North Las Vegas bulldozers rumbled onto Balzar Avenue long before breakfast Aug. 19, crunching concrete, busting up wood beams and making more than enough noise to wake the neighbors.

Nearby Hassel Avenue resident Gary Brown didn’t mind the early morning wake-up call.

He and others hope the dozers — there to raze 20 vacant, arson-plagued homes across several of the city’s most blighted residential blocks — will eventually help wake the whole North Valley neighborhood from its decades-long slumber.

“It’s a start,” Brown said Tuesday. “As a person who has been in the neighborhood, I can tell you — everyone pays every time one of these (homes) burns down.

“When that happens, it sends the message that this is a neighborhood no one cares about. … So I’m glad it’s starting to change. I’m kind of in ‘hurry-up-and-wait’ mode right now.”

City code enforcement officials, backed by $400,000 in federal anti-blight funds, have so far knocked over a pair of homes in and around Brown’s residence. They plan to raze three other abandoned properties in the neighborhood over the next several weeks, part of what officials are calling the largest coordinated demolition effort in North Las Vegas history.

Visits to board up North Valley’s abandoned houses have accounted for a sizable chunk of code compliance officers’ call volume in recent years, leading to the hiring of the city’s only area-specific officer in early 2012.

City firefighters have responded to at least one and as many as three fires at each of the homes set for demolition. Police officers have responded to 142 calls for service at the properties, including one in which a city patrol officer shot and killed a homeless man in March.

Those figures come as no surprise to Brown, a lifelong North Valley resident who has likened his neighborhood’s decline to the decay of similarly blighted housing tracts in Detroit.
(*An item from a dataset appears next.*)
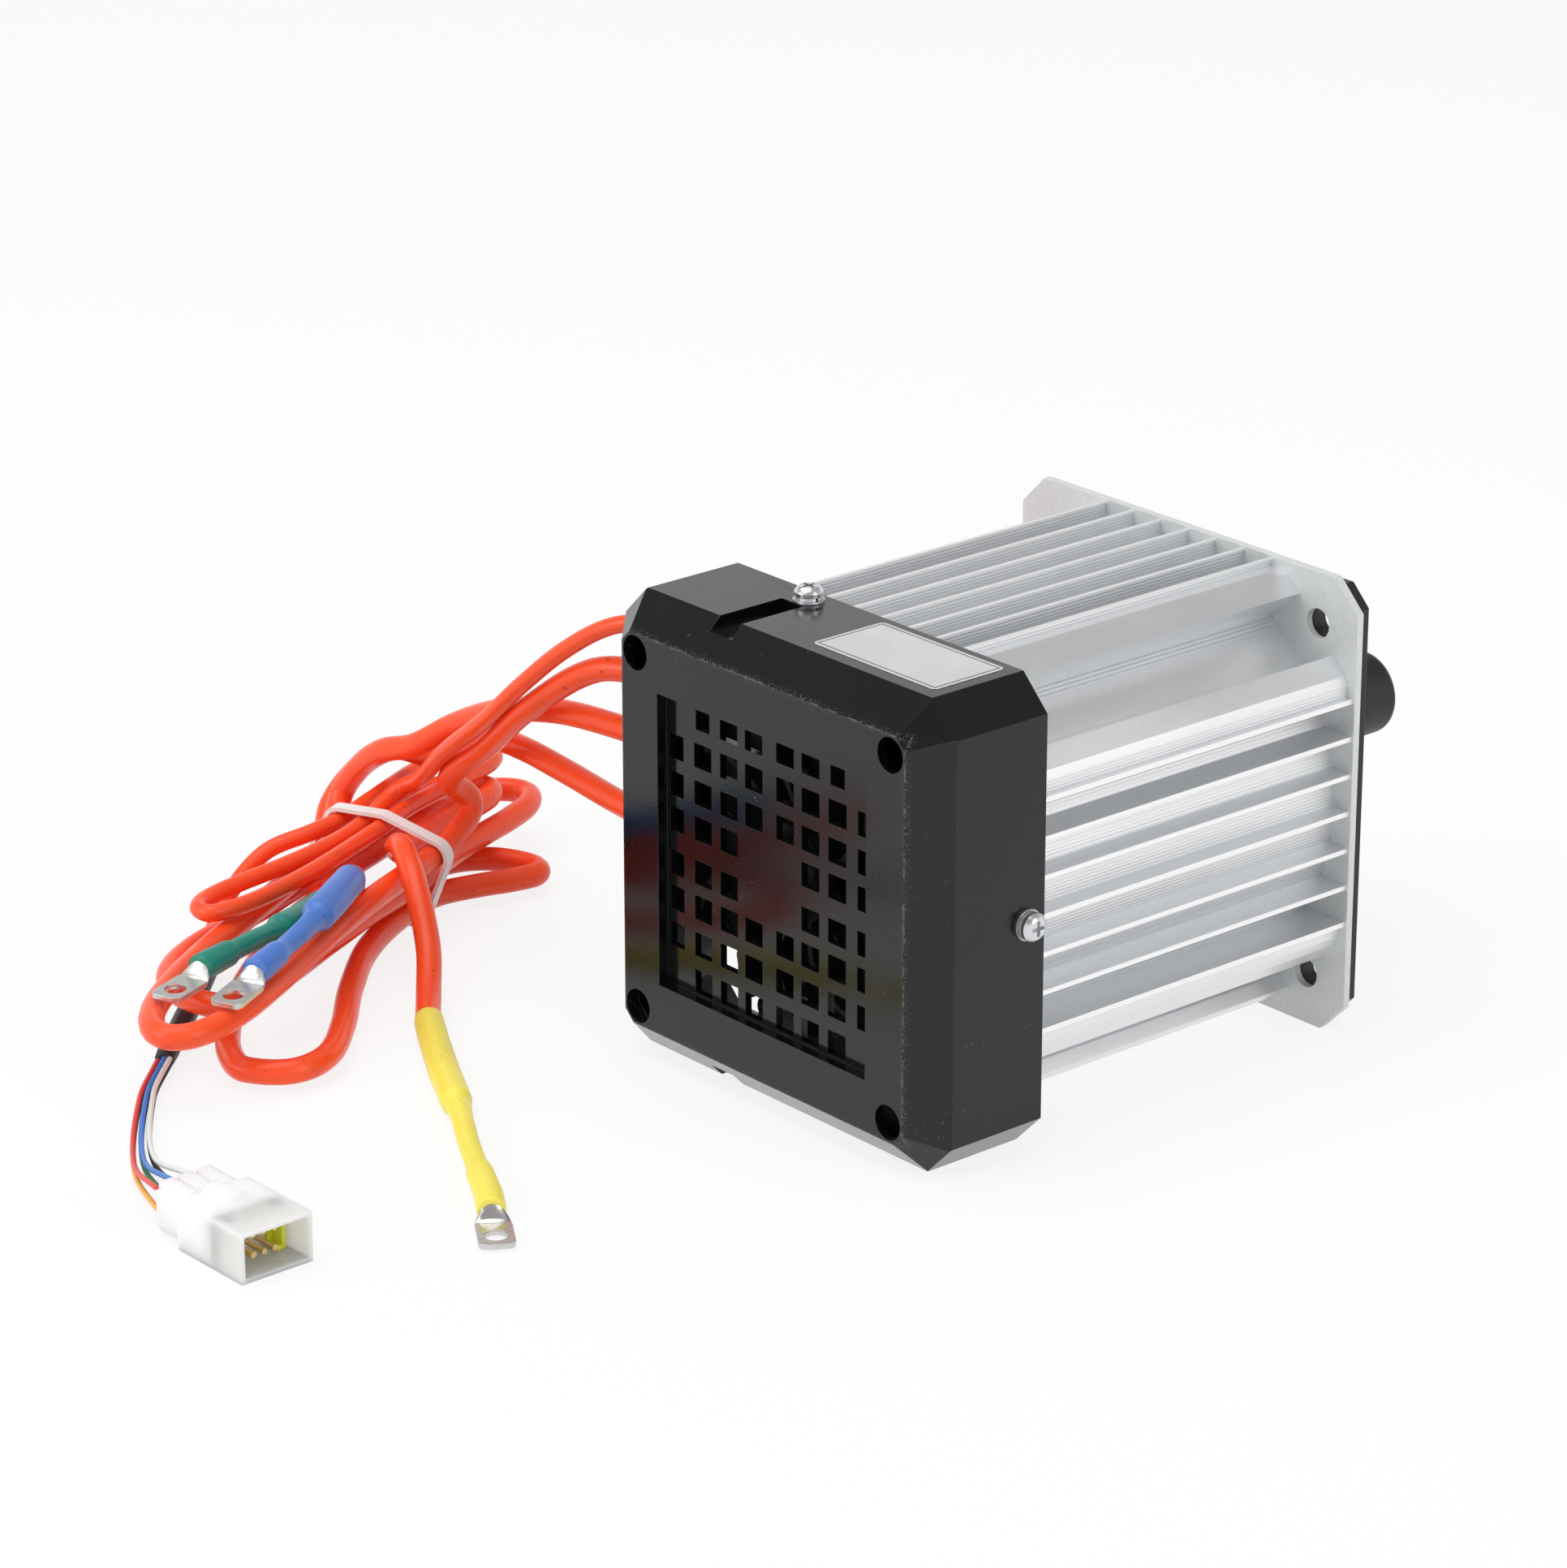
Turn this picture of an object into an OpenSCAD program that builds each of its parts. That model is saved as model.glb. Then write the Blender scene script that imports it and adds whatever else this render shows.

The neighborhood Brown grew up in the 1960s was once part of West Las Vegas, home to hundreds of middle class black families redlined into what was then Las Vegas’ westernmost frontier.

Today, the half-mile of homes between Carey Avenue and West Lake Mead Boulevard on the north and south and Simmons Street and North Martin Luther King Boulevard on the west and east — known to some residents as North Valley and to others as the 40 Block — has become a magnet for crime, arson and drug dealing — thanks in no small part to the dozens of abandoned homes city officials started leveling late this month.

Neighborhood activists and community leaders estimate North Valley is comprised of around 1,100 homes. Most of those homes were built in the 1950s and 1960s and up to a quarter house someone living below the poverty line.

Brown estimates that up to 40 percent of the homes he grew up around now sit vacant.

He has spent years pressing code enforcement officials to knock over at least some, if not all, of those properties.

Someday, he hopes to see community gardens crop up in their place.

For now — with newly empty lots popping up along the curbside like missing teeth — he would happily settle for a fence.

“If one car is stripped down in one of these lots, that’ll become the zone to do that whenever someone steals a car,” Brown said. “If it’s just an empty lot, it’s going to become a no-man’s land.

“Just put up a six-foot fence around it until they develop it.”

City code compliance officials say they can’t afford to fence around each of the properties scheduled for demolition in the coming weeks, though Community Development and Compliance Director Greg Blackburn said his staffers plan to “keep an eye” on the properties.

They also plan to place liens on the lots in an attempt to recover demolition costs if and when the properties are sold.

Property owners who settle fines with the code compliance department will be given three months to fix up their homes before officials return with a wrecking ball.

Blackburn, who led efforts to secure a federal Neighborhood Stabilization Program grant needed to knock over the vacant homes, had asked for $1 million to take on the city’s blighted homes in November 2013.

He blamed bureaucratic hurdles for the nine-month delay in receiving a portion of those funds, dollars federal Housing and Urban Development officials have doled out to dozens of municipalities hardest-hit by the Great Recession.

After years spent looking for a way to fire up the bulldozers, Blackburn and North Valley residents agree they’ll take what they can get.

“We had no idea how laborious the (federal grant) process was going to be,” he said. “It has been a long time coming. … We work on a lot of things, but this is especially rewarding.”